If faced with a detailed schedule of service, one should not assume that it mirrors the statutory obligations, but check that this is indeed so. We have witnessed schedule of Principal Designer services which in fact extend beyond the requirements of the Regulations. Whilst there is nothing wrong with making such a commercial agreement, a party should be fully aware of the terms they are entering into so they can be sure they are happy with the position, are able to fulfil them, and indeed have allowed an appropriate fee.
Appropriately worded caps and limitations are important, in particular to make it clear that the Principal Designer is not undertaking a designer role (although they may also be a designer) and its involvement in the designers’ designs is strictly limited to the issues of health and safety. This clarity will also avoid unnecessary disputed bred from misunderstanding of the employer on the scope of this new role. As mentioned above, the HSE appear to accept that the Principal Designer duties are qualified by “so far as reasonably practicable”. However, until official guidance is issued to this affect, cautious professionals may wish to expressly confirm their duties are so qualified insofar as they can obtain agreement to such a qualification in their appointment.
It is vital to check one’s professional indemnity insurance cover. An initial conversation with the insurance broker is the best starting point for this, explaining the scope of the new role so they in turn can make enquiries and seek confirmation of the position from insurers.
Finally, a Principal Designer should ensure that the correct internal and project processes are in place, such as regular risk assessment reports and meetings, risk register and records of checking procedures to facilitate practical and efficient compliance, as well as forming documentary evidence of such compliance, of the Principal Designer duties.
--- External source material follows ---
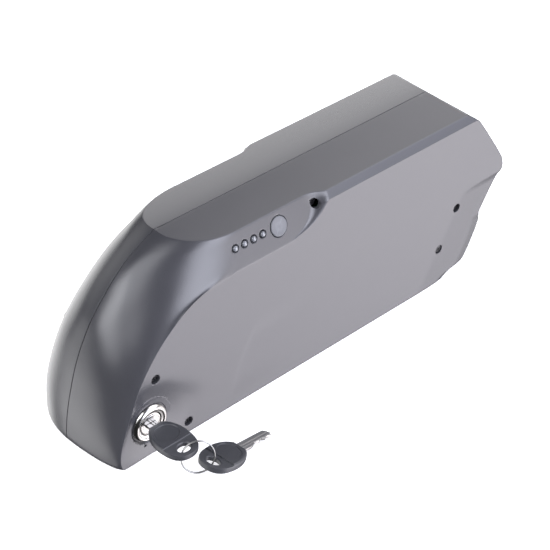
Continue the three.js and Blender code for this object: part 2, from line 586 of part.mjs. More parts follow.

It is also important not to forget to read the HSE general guidance on the Regulations, and the CITB specific guidance for each role. In contrast, there remains an absence of detailed amendments to the commonly used standard form contracts. General guidance has been issued specifically for NEC contracts, albeit without proposed contract terms. Conversely, JCT and PPC2000 have issued basic amendments to reflect the new Regulations, such as changing CDM 2007 references to CDM 2015 and CDM Co-ordinator to Principal Designer, but without detailed guidance. All of these are available for free online. Whilst not binding and self-evidently requiring further contract amendments (such as those covered in this article), they are helpful to understand the philosophy that will be applied by the HSE in particular, and will likely be taken into account by a court or other tribunal in seeking to apply the appropriate interpretation of the Regulations if and when a contractual dispute or criminal proceedings arise.